McDonald's #41220 on Massachusetts Avenue in New Port Richey and McDonald's Restaurants on North US Highway 17 and 92 in Longwood each drew three or fewer high-severity violations, but both were cited for food contact surface failures, and the Longwood location added a consumer advisory gap.

What These Violations Mean

The most frequently cited high-severity violation across these ten locations was food contact surfaces not properly cleaned or sanitized, appearing at seven of the ten locations. Surfaces that come into direct contact with food, prep tables, slicers, spatulas, and grill tools, transfer bacteria to every item that touches them afterward. A contaminated surface does not announce itself. Customers have no way to detect it.

No consumer advisory for raw or undercooked foods appeared at six locations. At a chain that serves hamburgers, this violation matters more than it might appear. Ground beef is a recognized vehicle for E. coli O157:H7. A consumer advisory is the disclosure that allows vulnerable customers, people who are elderly, pregnant, immunocompromised, or caring for young children, to make an informed choice about how their food is cooked. Without it, that choice is made invisibly.

Two locations, South Orange Avenue in Orlando and Vero Beach, were cited for employees not reporting symptoms of illness. This violation is what food safety investigators call an outbreak enabler. Norovirus spreads through an establishment in hours when a symptomatic employee continues working. A written illness policy is the mechanism that gives workers both the instruction and the permission to stay home. When that policy is absent or unenforced, the decision is left to individual judgment under shift pressure.

The chemical violations at Lakeland, Lake City, Gainesville, and Altamira Drive in Orlando represent a separate category of risk. Improperly stored cleaning chemicals near food preparation areas can contaminate food directly through contact or vapor. Mislabeled containers create the possibility of a worker using the wrong substance on a food contact surface, or in food itself.

The Longer Record

The 13,347 inspections on record across Florida's 885 McDonald's locations represent one of the largest single-chain inspection datasets in the state. That volume makes the 93.90 percent pass rate meaningful, but it also means the locations that fall below that threshold have been inspected repeatedly and are still generating high-severity findings.

The chain's statewide average of 3.94 violations per inspection is the baseline against which the worst locations should be measured. The Sand Lake Road and South Orange Avenue locations in Orlando, each with five high-severity violations in a single inspection, are not hovering near the average. They are significantly above it, and in categories, management absence, illness reporting, allergen training, that reflect systemic gaps rather than one-time oversights.
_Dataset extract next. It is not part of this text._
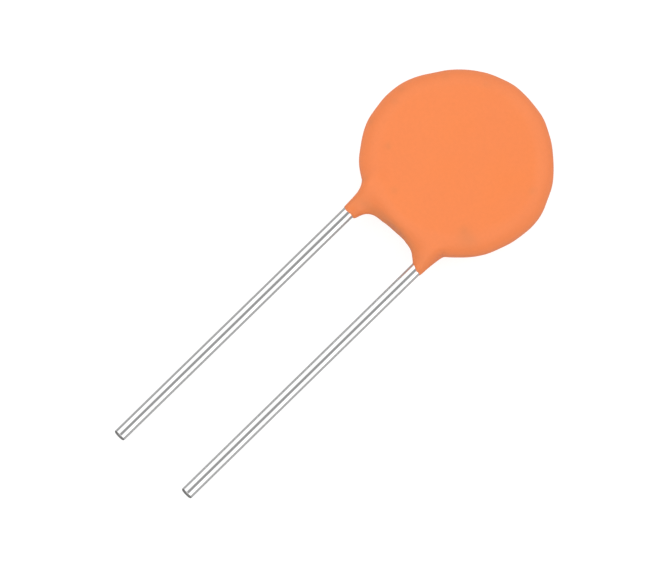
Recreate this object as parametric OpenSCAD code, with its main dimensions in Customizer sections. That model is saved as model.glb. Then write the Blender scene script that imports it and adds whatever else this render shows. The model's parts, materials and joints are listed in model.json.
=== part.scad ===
// Ceramic disc capacitor, radial leads. All sizes in millimetres.
// It lies as it comes to rest: leads towards -Y, on its lower face and the tips of its leads.

/* [Coating] */
// diameter of the coated disc
body_d = 11.1; // [10.2:0.1:16]
// coating beyond the ceramic all round its edge
rim_coat = 1.05; // [0.9:0.05:1.3]
// coating over the solder joints, measured at the middle of the disc
face_coat = 0.31; // [0.25:0.01:0.6]
// rise of each face from the round rim to the middle
face_crown = 0.29; // [0.2:0.01:0.5]
// how far the edge between the leads is set in from the round
web_inset = 0.39; // [0.2:0.01:0.6]
// coating on the wire, at the top of each leg
leg_coat = 0.08; // [0.05:0.01:0.15]
// coating on the wire, at the end of each leg
leg_end_coat = 0.02; // [0.01:0.01:0.04]
// coating on the straight wire below its crank, left
left_leg = 0.48; // [0.1:0.01:2]
// coating on the straight wire below its crank, right
right_leg = 0.13; // [0.1:0.01:2]

/* [Ceramic] */
// thickness of the ceramic disc
ceramic_t = 1; // [0.6:0.05:1.6]
// thickness of each fired silver layer
silver_t = 0.03; // [0.02:0.005:0.05]
// bare ceramic around each silver layer
bare_rim = 0.4; // [0.3:0.05:0.6]

/* [Leads] */
// distance between the two leads
lead_pitch = 5; // [4:0.1:6]
// diameter of the wire
lead_d = 0.74; // [0.5:0.01:0.9]
// bare wire below the end of each leg
lead_free = 18.2; // [3:0.1:30]

/* [Solder] */
// solder under the wire
solder_bed = 0.04; // [0.02:0.01:0.08]
// solder over the wire
solder_cover = 0.11; // [0.05:0.01:0.3]

/* [Hidden] */
$fn = 64;

// sizes that surfaces meet at are kept to a round step, so that they meet exactly
step = 0.01;
function rounded(v) = round(v / step) * step;
function rounded_up(v) = ceil(v / step) * step;
function rounded_down(v) = floor(v / step) * step;

// ceramic, silver and solder, from the size of the coated disc
lead_x = lead_pitch / 2;
lead_r = lead_d / 2;
ceramic_r = body_d / 2 - rim_coat;
silver_r = ceramic_r - bare_rim;
silver_z = ceramic_t / 2 + silver_t;
lead_z = silver_z + solder_bed + lead_r;
joint_r = solder_bed + lead_d + solder_cover;
joint_margin = 0.1;
joint_half = rounded_down(sqrt(pow(silver_r - joint_r - joint_margin, 2) - pow(lead_x, 2)));

// crank of each lead: two equal arcs, clear of the ceramic's edge, on a 3-4-5 triangle
crank_cos = 0.6;
crank_sin = 0.8;
crank_turn = acos(crank_cos);
bend_r = lead_z / (2 * (1 - crank_cos));
crank_len = 2 * bend_r * crank_sin;
crank_gap = 0.05;
crank_top = rounded_up(sqrt(pow(ceramic_r, 2) - pow(lead_x, 2)) + crank_gap);
crank_bottom = crank_top + crank_len;

// coated disc: crowned faces that run into a round rim. Each crown is a hair tighter than the arc
// that touches the rim's, so that the two cross
half_t = rounded(silver_z + joint_r + face_coat);
rim_r = half_t - face_crown;
rim_c = body_d / 2 - rim_r;
crown_tangent_r = (pow(rim_c, 2) + pow(half_t, 2) - pow(rim_r, 2)) / (2 * (half_t - rim_r));
crown_tighter = 0.992;
crown_r = rounded(crown_tighter * crown_tangent_r);
crown_c = crown_r - half_t;
crown_edge = rounded(rim_c * crown_tangent_r / (crown_tangent_r - rim_r));

// legs, and the web that rounds the corners between them
leg_r = lead_r + leg_coat;
web_edge = body_d / 2 - web_inset;
web_fullness = 0.1;
web_round = rim_r + web_fullness;
web_hide = 0.03;
web_tube_r = lead_r - web_hide;
web_sink = 0.1;
web_top = web_edge - web_sink - web_tube_r;
left_end = crank_bottom + left_leg;
right_end = crank_bottom + right_leg;

// rest: the lower face and the longer lead's tip touch the same flat surface
tip_y = max(left_end, right_end) + lead_free;
rest_arm = crown_c + lead_r;
rest_tilt = atan2(tip_y, rest_arm) - acos(crown_r / sqrt(pow(rest_arm, 2) + pow(tip_y, 2)));
rest_z = crown_r - crown_c * cos(rest_tilt);
rest_front = rim_c * cos(rest_tilt) + rim_r;
rest_back = tip_y * cos(rest_tilt) + lead_r * sin(rest_tilt);
rest_y = (rest_back - rest_front) / 2;

big = 2 * body_d;

module at_rest() {
    translate([0, rest_y, rest_z]) rotate([rest_tilt, 0, 0]) children();
}

// ---- ceramic and silver ----

module ceramic_blank() {
    translate([0, 0, -ceramic_t / 2]) cylinder(h = ceramic_t, r = ceramic_r);
}

module silver_layer() {
    translate([0, 0, ceramic_t / 2]) cylinder(h = silver_t, r = silver_r);
}

// ---- wire path: straight, cranked over by lead_z, then along the face ----

module bend_arc(r) {
    rotate([0, 90, 0]) translate([-bend_r, 0, 0])
        rotate_extrude(angle = crank_turn) translate([bend_r, 0]) circle(r);
}

module crank(r) {
    bend_arc(r);
    translate([0, crank_len, lead_z]) rotate([180, 0, 0]) bend_arc(r);
}

module along_y(from_y, to_y, r, from_r = undef) {
    start_r = is_undef(from_r) ? r : from_r;
    translate([0, from_y, 0]) rotate([-90, 0, 0]) cylinder(h = to_y - from_y, r1 = start_r, r2 = r);
}

module wire_run(r, end_y, end_r = undef) {
    along_y(-end_y, -crank_bottom, r, end_r);
    translate([0, -crank_bottom, 0]) crank(r);
    translate([0, 0, lead_z]) along_y(-crank_top, joint_half, r);
}

module on_left() {
    translate([-lead_x, 0, 0]) children();
}

module on_right() {
    translate([lead_x, 0, 0]) rotate([0, 180, 0]) children();
}

module lead_wire(leg_end) {
    wire_run(lead_r, leg_end + lead_free);
}

// ---- solder: a long mound over the wire, flat on the silver ----

module mound() {
    translate([0, 0, silver_z]) difference() {
        union() {
            along_y(-joint_half, joint_half, joint_r);
            for (end = [-1, 1]) translate([0, end * joint_half, 0]) sphere(joint_r);
        }
        translate([-big / 2, -big / 2, -big]) cube(big);
    }
}

module solder_joint(leg_end) {
    difference() {
        mound();
        lead_wire(leg_end);
    }
}

// ---- coating ----

module disc_blank() {
    rotate_extrude() {
        intersection() {
            translate([0, -crown_c]) circle(crown_r, $fn = 360);
            translate([0, crown_c]) circle(crown_r, $fn = 360);
            translate([0, -big / 2]) square([crown_edge, big]);
        }
        translate([rim_c, 0]) circle(rim_r);
    }
}

// what the set-in edge between the leads takes off the round
module web_trim() {
    rotate([90, 0, 90]) translate([0, 0, -big / 2]) linear_extrude(big) difference() {
        translate([-big, -big / 2]) square([big - web_edge + web_round, big]);
        translate([web_round - web_edge, 0]) circle(web_round);
    }
}

// one quarter turn, from along a leg to along the edge between the leads
module web_corner(leg_end) {
    start_y = leg_end - web_hide;
    turn_r = start_y - web_top;
    translate([turn_r, -start_y, 0]) rotate([0, 0, 90])
        rotate_extrude(angle = 90) translate([turn_r, 0]) circle(web_tube_r);
}

module coated_leg(leg_end) {
    wire_run(leg_r, leg_end, lead_r + leg_end_coat);
    web_corner(leg_end);
}

module coating_blank() {
    difference() {
        disc_blank();
        web_trim();
    }
    on_left() coated_leg(left_end);
    on_right() coated_leg(right_end);
}

// ---- nodes ----

module coating() {
    color([0.93, 0.46, 0.16]) at_rest() difference() {
        coating_blank();
        ceramic_blank();
        silver_layer();
        rotate([0, 180, 0]) silver_layer();
        on_left() {
            lead_wire(left_end);
            mound();
        }
        on_right() {
            lead_wire(right_end);
            mound();
        }
    }
}

module ceramic_disc() {
    color([0.78, 0.72, 0.62]) at_rest() ceramic_blank();
}

module front_electrode() {
    color([0.85, 0.85, 0.83]) at_rest() silver_layer();
}

module back_electrode() {
    color([0.85, 0.85, 0.83]) at_rest() rotate([0, 180, 0]) silver_layer();
}

module front_joint() {
    color([0.62, 0.64, 0.66]) at_rest() on_left() solder_joint(left_end);
}

module back_joint() {
    color([0.62, 0.64, 0.66]) at_rest() on_right() solder_joint(right_end);
}

module left_lead() {
    color([0.8, 0.81, 0.82]) at_rest() on_left() lead_wire(left_end);
}

module right_lead() {
    color([0.8, 0.81, 0.82]) at_rest() on_right() lead_wire(right_end);
}

coating();
ceramic_disc();
front_electrode();
back_electrode();
front_joint();
back_joint();
left_lead();
right_lead();
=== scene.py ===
# Ceramic disc capacitor: dipped coating, tinned leads and what the coating hides.
# Sizes in the dictionaries are millimetres; the meshes are made in metres in the row's frame.
import json
import math
import bpy
import numpy as np
from mathutils import Matrix, Vector


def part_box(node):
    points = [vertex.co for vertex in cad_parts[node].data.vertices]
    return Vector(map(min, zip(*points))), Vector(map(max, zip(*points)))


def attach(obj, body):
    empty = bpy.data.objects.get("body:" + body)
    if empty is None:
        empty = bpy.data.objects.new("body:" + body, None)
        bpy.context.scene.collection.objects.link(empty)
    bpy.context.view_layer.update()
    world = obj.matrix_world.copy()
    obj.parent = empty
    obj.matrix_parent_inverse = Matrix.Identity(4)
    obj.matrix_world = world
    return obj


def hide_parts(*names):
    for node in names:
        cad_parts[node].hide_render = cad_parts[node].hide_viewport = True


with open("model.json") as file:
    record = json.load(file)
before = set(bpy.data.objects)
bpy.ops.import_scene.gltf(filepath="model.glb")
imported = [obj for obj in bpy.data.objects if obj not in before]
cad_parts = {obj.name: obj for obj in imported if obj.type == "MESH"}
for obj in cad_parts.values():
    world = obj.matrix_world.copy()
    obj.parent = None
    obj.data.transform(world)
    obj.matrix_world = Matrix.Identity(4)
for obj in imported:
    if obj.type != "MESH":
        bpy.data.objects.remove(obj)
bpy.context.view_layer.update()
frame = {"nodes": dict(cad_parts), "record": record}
mm = 0.001

# where the part lies: its own axes, from the record and the frame
mounts = {mount["name"]: mount for mount in frame["record"]["mounts"]}
leadAxis = -Vector(mounts["left_pin"]["axis"]).normalized()     # from the tips towards the disc
acrossAxis = Vector((1.0, 0.0, 0.0))
faceAxis = acrossAxis.cross(leadAxis)
leadTilt = math.atan2(leadAxis.z, leadAxis.y)
ceramicLow, ceramicHigh = [Vector(corner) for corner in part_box("ceramic_disc")]
discCentre = (ceramicLow + ceramicHigh) / 2


def fromDisc(point):
    # a place in the row's frame, as millimetres across, along and out of the disc
    away = (Vector(point) - discCentre) / mm
    return Vector((away.dot(acrossAxis), away.dot(leadAxis), away.dot(faceAxis)))


def toRow(points):
    # many places at once, from millimetres on the disc's own axes to metres in the row's frame
    axes = np.array([acrossAxis, leadAxis, faceAxis])
    return np.array(discCentre) + points @ axes * mm


def legEnd(name):
    # the bare wire starts half its length above the middle of the pin
    pin = mounts[name]
    return -fromDisc(pin["pos_m"]).y - pin["dims"]["length_mm"] / 2


def addObject(name, mesh):
    made = bpy.data.objects.new(name, mesh)
    bpy.context.scene.collection.objects.link(made)
    return made


# short ways to add nodes; a value is a number or a colour to set, or another node's output to link
def addNode(tree, kind, at, **values):
    node = tree.nodes.new(kind)
    node.location = at
    for name, value in values.items():
        setattr(node, name, value)
    return node


def plug(tree, socket, value):
    if isinstance(value, bpy.types.NodeSocket):
        tree.links.new(value, socket)
    else:
        socket.default_value = value


def addMath(tree, at, operation, *values):
    node = addNode(tree, "ShaderNodeMath", at, operation=operation)
    for socket, value in zip(node.inputs, values):
        plug(tree, socket, value)
    return node.outputs[0]


def addRange(tree, at, value, source, target, **settings):
    node = addNode(tree, "ShaderNodeMapRange", at, **settings)
    plug(tree, node.inputs["Value"], value)
    for name, limit in zip(("From Min", "From Max", "To Min", "To Max"), (*source, *target)):
        plug(tree, node.inputs[name], limit)
    return node.outputs["Result"]


def addMix(tree, at, kind, factor, first, second):
    # a Mix node has sockets of its own for each kind of value
    node = addNode(tree, "ShaderNodeMix", at, data_type=kind)
    firstInput, output = {"FLOAT": (2, 0), "RGBA": (6, 2)}[kind]
    plug(tree, node.inputs[0], factor)
    plug(tree, node.inputs[firstInput], first)
    plug(tree, node.inputs[firstInput + 1], second)
    return node.outputs[output]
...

The Gainesville location on West University Avenue and the Longwood location on US 17 and 92 both appear with smaller violation counts, but the presence of food contact surface failures at locations with long inspection histories suggests that some of these problems are recurring rather than newly discovered.

The one emergency closure recorded for the chain this year has not been publicly attributed to a specific location in this data. What the record does show is that across ten locations, in three months, inspectors documented toxic chemical storage failures, a non-potable water supply, sewage disposal problems, and employees working without any policy requiring them to report that they were sick.

The consumer advisory violation at six locations remains the most broadly unresolved finding in this dataset. It requires no equipment, no capital expenditure, and no specialized training. It requires a posted sign. Six Florida McDonald's did not have one.